— Stated task —
The exercise asks for every line of the data to be reproduced exactly.

— Information supplied —
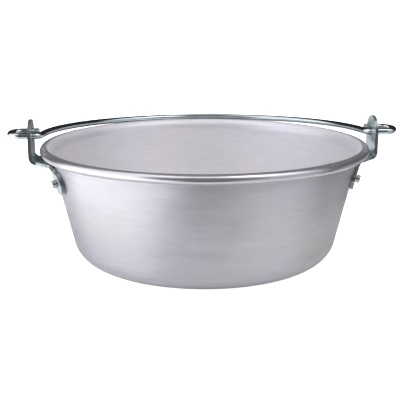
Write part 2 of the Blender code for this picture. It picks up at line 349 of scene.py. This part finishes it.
def ear_piece(name, base_angle, material):
    """A bent strap: round tip with a hinge hole, upright, step under the rim, wide curved foot."""
    foot_radius = wall_outer_radius(FOOT_LOBE_HEIGHT) + GAP + EAR_SHEET / 2
    upright_x = EAR_FACE_X + EAR_SHEET / 2
    patch_z = HINGE_HEIGHT - EAR_HALF_WIDTH
    bm = bmesh.new()
    rows = []
    path = ear_path() + [(upright_x, patch_z, EAR_HALF_WIDTH, 1.0)]
    for x, z, half_width, flatness in path:
        row = []
        for column in range(EAR_COLUMNS + 1):
            across = half_width * (2 * column / EAR_COLUMNS - 1)
            angle = across / foot_radius
            curved = Vector((x * math.cos(angle), x * math.sin(angle), z))
            row.append(bm.verts.new(curved.lerp(Vector((x, across, z)), flatness)))
        rows.append(row)
    grid_faces(bm, rows)

    # Round the hinge hole, rings of quads run inwards from the outline to the hole.
    rises = [patch_z + EAR_HALF_WIDTH * index / EAR_SIDE_STEPS
             for index in range(1, EAR_SIDE_STEPS)]
    top = [(EAR_HALF_WIDTH, z) for z in rises]
    for y, z in arc((0.0, 0.0), EAR_HALF_WIDTH, 0.0, math.pi, EAR_TIP_STEPS):
        top.append((y, HINGE_HEIGHT + z * EAR_TIP_FLAT))
    top += [(-EAR_HALF_WIDTH, z) for z in reversed(rises)]
    rim = list(rows[-1]) + [bm.verts.new((upright_x, y, z)) for y, z in top]
    hinge = Vector((upright_x, 0.0, HINGE_HEIGHT))
    rings = [rim]
    for step in range(1, HINGE_HOLE_RINGS + 1):
        share = step / HINGE_HOLE_RINGS
        ring = []
        for vert in rim:
            out = (vert.co - hinge).normalized() * HINGE_HOLE_RADIUS
            ring.append(bm.verts.new(vert.co.lerp(hinge + out, share)))
        rings.append(ring)
    grid_faces(bm, rings, closed_columns=True)

    obj = finish_mesh(name, bm, material)
    obj.matrix_world = Matrix.Rotation(base_angle, 4, "Z")
    solidify = obj.modifiers.new("sheet", "SOLIDIFY")
    solidify.thickness = EAR_SHEET
    solidify.offset = 0.0
    solidify.use_even_offset = True
    bevel = obj.modifiers.new("edges", "BEVEL")
    bevel.width = EAR_EDGE_ROUNDING
    bevel.segments = EAR_EDGE_SEGMENTS
    bevel.limit_method = "ANGLE"
    bevel.angle_limit = EAR_EDGE_ANGLE
    weighted = obj.modifiers.new("flat faces", "WEIGHTED_NORMAL")
    weighted.keep_sharp = True
    return obj


def rivet_profile():
    """Outline of a rivet as (radius, height) from its inner end, the wall's outer face at 0."""
    inner = -SHEET - GAP
    outer = 2 * GAP + EAR_SHEET
    top = outer + RIVET_HEAD_LENGTH
    button = RIVET_BUTTON_RADIUS
    head = RIVET_HEAD_RADIUS
    shank = RIVET_SHANK_RADIUS
    edge = RIVET_HEAD_ROUNDING
    profile = [(RIVET_INNERMOST_RADIUS, inner - RIVET_BUTTON_LENGTH)]
    for index in range(1, RIVET_BUTTON_STEPS + 1):
        turn = math.pi / 2 * index / RIVET_BUTTON_STEPS
        drop = RIVET_BUTTON_LIP + (1 - RIVET_BUTTON_LIP) * math.cos(turn)
        profile.append((button * math.sin(turn), inner - RIVET_BUTTON_LENGTH * drop))
    under_button = (button - RIVET_BUTTON_CHAMFER, inner)
    profile += [(button, inner - RIVET_BUTTON_CHAMFER), under_button]
    profile += line(under_button, (shank, inner), UNDER_BUTTON_STEPS)
    profile += [(shank, inner), (shank, outer)]
    under_head = (head - RIVET_HEAD_CHAMFER, outer)
    side = (head, outer + RIVET_HEAD_CHAMFER)
    profile += line((shank, outer), under_head, UNDER_HEAD_STEPS) + [under_head, side]
    profile += line(side, (head, top - edge), RIVET_SIDE_STEPS)
    profile += arc((head - edge, top - edge), edge, 0.0, math.pi / 2, RIVET_ROUNDING_STEPS)
    # The face is a little dished where the set tool struck it.
    places = [head - inset for inset in RIVET_DISH_INSETS]
    places += [RIVET_DISH_RADIUS, RIVET_INNERMOST_RADIUS]
    return profile + [(radius, top - depth) for radius, depth in zip(places, RIVET_DISH_DEPTHS)]


def rivet_piece(name, angle, material):
    """A drum head outside, a shank through ear and wall, a low button head inside the pan."""
    bm = bmesh.new()
    turned(bm, rivet_profile(), RIVET_SEGMENTS)
    obj = finish_mesh(name, bm, material)
    obj.data.set_sharp_from_angle(angle=RIVET_SHARP_ANGLE)
    radius = wall_outer_radius(RIVET_HEIGHT)
    place = Vector((radius * math.cos(angle), radius * math.sin(angle), RIVET_HEIGHT))
    turn = Matrix.Rotation(angle, 4, "Z") @ Matrix.Rotation(math.pi / 2 + WALL_TAPER, 4, "Y")
    obj.matrix_world = Matrix.Translation(place) @ turn
    return obj


def rest_drop():
    """Angle by which the bail lies below level when its crown rests on the bead."""
    bead_r, bead_z = BEAD_CENTRE_RADIUS, BEAD_CENTRE_HEIGHT
    contact = ROD_RADIUS + BEAD_RADIUS + GAP
    distance = math.hypot(bead_r, HINGE_HEIGHT - bead_z)
    bead_angle = math.atan2(HINGE_HEIGHT - bead_z, bead_r)
    cosine = (ARCH_RADIUS ** 2 + distance ** 2 - contact ** 2) / (2 * ARCH_RADIUS * distance)
    return bead_angle - math.acos(cosine)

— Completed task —
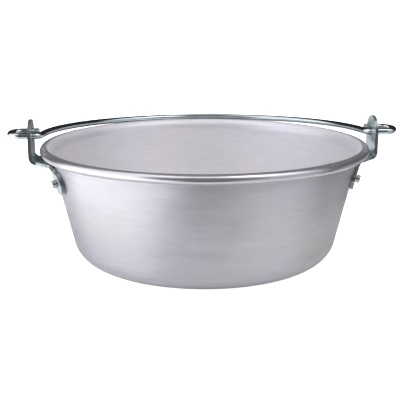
Write part 2 of the Blender code for this picture. It picks up at line 349 of scene.py. This part finishes it.
def ear_piece(name, base_angle, material):
    """A bent strap: round tip with a hinge hole, upright, step under the rim, wide curved foot."""
    foot_radius = wall_outer_radius(FOOT_LOBE_HEIGHT) + GAP + EAR_SHEET / 2
    upright_x = EAR_FACE_X + EAR_SHEET / 2
    patch_z = HINGE_HEIGHT - EAR_HALF_WIDTH
    bm = bmesh.new()
    rows = []
    path = ear_path() + [(upright_x, patch_z, EAR_HALF_WIDTH, 1.0)]
    for x, z, half_width, flatness in path:
        row = []
        for column in range(EAR_COLUMNS + 1):
            across = half_width * (2 * column / EAR_COLUMNS - 1)
            angle = across / foot_radius
            curved = Vector((x * math.cos(angle), x * math.sin(angle), z))
            row.append(bm.verts.new(curved.lerp(Vector((x, across, z)), flatness)))
        rows.append(row)
    grid_faces(bm, rows)

    # Round the hinge hole, rings of quads run inwards from the outline to the hole.
    rises = [patch_z + EAR_HALF_WIDTH * index / EAR_SIDE_STEPS
             for index in range(1, EAR_SIDE_STEPS)]
    top = [(EAR_HALF_WIDTH, z) for z in rises]
    for y, z in arc((0.0, 0.0), EAR_HALF_WIDTH, 0.0, math.pi, EAR_TIP_STEPS):
        top.append((y, HINGE_HEIGHT + z * EAR_TIP_FLAT))
    top += [(-EAR_HALF_WIDTH, z) for z in reversed(rises)]
    rim = list(rows[-1]) + [bm.verts.new((upright_x, y, z)) for y, z in top]
    hinge = Vector((upright_x, 0.0, HINGE_HEIGHT))
    rings = [rim]
    for step in range(1, HINGE_HOLE_RINGS + 1):
        share = step / HINGE_HOLE_RINGS
        ring = []
        for vert in rim:
            out = (vert.co - hinge).normalized() * HINGE_HOLE_RADIUS
            ring.append(bm.verts.new(vert.co.lerp(hinge + out, share)))
        rings.append(ring)
    grid_faces(bm, rings, closed_columns=True)

    obj = finish_mesh(name, bm, material)
    obj.matrix_world = Matrix.Rotation(base_angle, 4, "Z")
    solidify = obj.modifiers.new("sheet", "SOLIDIFY")
    solidify.thickness = EAR_SHEET
    solidify.offset = 0.0
    solidify.use_even_offset = True
    bevel = obj.modifiers.new("edges", "BEVEL")
    bevel.width = EAR_EDGE_ROUNDING
    bevel.segments = EAR_EDGE_SEGMENTS
    bevel.limit_method = "ANGLE"
    bevel.angle_limit = EAR_EDGE_ANGLE
    weighted = obj.modifiers.new("flat faces", "WEIGHTED_NORMAL")
    weighted.keep_sharp = True
    return obj


def rivet_profile():
    """Outline of a rivet as (radius, height) from its inner end, the wall's outer face at 0."""
    inner = -SHEET - GAP
    outer = 2 * GAP + EAR_SHEET
    top = outer + RIVET_HEAD_LENGTH
    button = RIVET_BUTTON_RADIUS
    head = RIVET_HEAD_RADIUS
    shank = RIVET_SHANK_RADIUS
    edge = RIVET_HEAD_ROUNDING
    profile = [(RIVET_INNERMOST_RADIUS, inner - RIVET_BUTTON_LENGTH)]
    for index in range(1, RIVET_BUTTON_STEPS + 1):
        turn = math.pi / 2 * index / RIVET_BUTTON_STEPS
        drop = RIVET_BUTTON_LIP + (1 - RIVET_BUTTON_LIP) * math.cos(turn)
        profile.append((button * math.sin(turn), inner - RIVET_BUTTON_LENGTH * drop))
    under_button = (button - RIVET_BUTTON_CHAMFER, inner)
    profile += [(button, inner - RIVET_BUTTON_CHAMFER), under_button]
    profile += line(under_button, (shank, inner), UNDER_BUTTON_STEPS)
    profile += [(shank, inner), (shank, outer)]
    under_head = (head - RIVET_HEAD_CHAMFER, outer)
    side = (head, outer + RIVET_HEAD_CHAMFER)
    profile += line((shank, outer), under_head, UNDER_HEAD_STEPS) + [under_head, side]
    profile += line(side, (head, top - edge), RIVET_SIDE_STEPS)
    profile += arc((head - edge, top - edge), edge, 0.0, math.pi / 2, RIVET_ROUNDING_STEPS)
    # The face is a little dished where the set tool struck it.
    places = [head - inset for inset in RIVET_DISH_INSETS]
    places += [RIVET_DISH_RADIUS, RIVET_INNERMOST_RADIUS]
    return profile + [(radius, top - depth) for radius, depth in zip(places, RIVET_DISH_DEPTHS)]


def rivet_piece(name, angle, material):
    """A drum head outside, a shank through ear and wall, a low button head inside the pan."""
    bm = bmesh.new()
    turned(bm, rivet_profile(), RIVET_SEGMENTS)
    obj = finish_mesh(name, bm, material)
    obj.data.set_sharp_from_angle(angle=RIVET_SHARP_ANGLE)
    radius = wall_outer_radius(RIVET_HEIGHT)
    place = Vector((radius * math.cos(angle), radius * math.sin(angle), RIVET_HEIGHT))
    turn = Matrix.Rotation(angle, 4, "Z") @ Matrix.Rotation(math.pi / 2 + WALL_TAPER, 4, "Y")
    obj.matrix_world = Matrix.Translation(place) @ turn
    return obj


def rest_drop():
    """Angle by which the bail lies below level when its crown rests on the bead."""
    bead_r, bead_z = BEAD_CENTRE_RADIUS, BEAD_CENTRE_HEIGHT
    contact = ROD_RADIUS + BEAD_RADIUS + GAP
    distance = math.hypot(bead_r, HINGE_HEIGHT - bead_z)
    bead_angle = math.atan2(HINGE_HEIGHT - bead_z, bead_r)
    cosine = (ARCH_RADIUS ** 2 + distance ** 2 - contact ** 2) / (2 * ARCH_RADIUS * distance)
    return bead_angle - math.acos(cosine)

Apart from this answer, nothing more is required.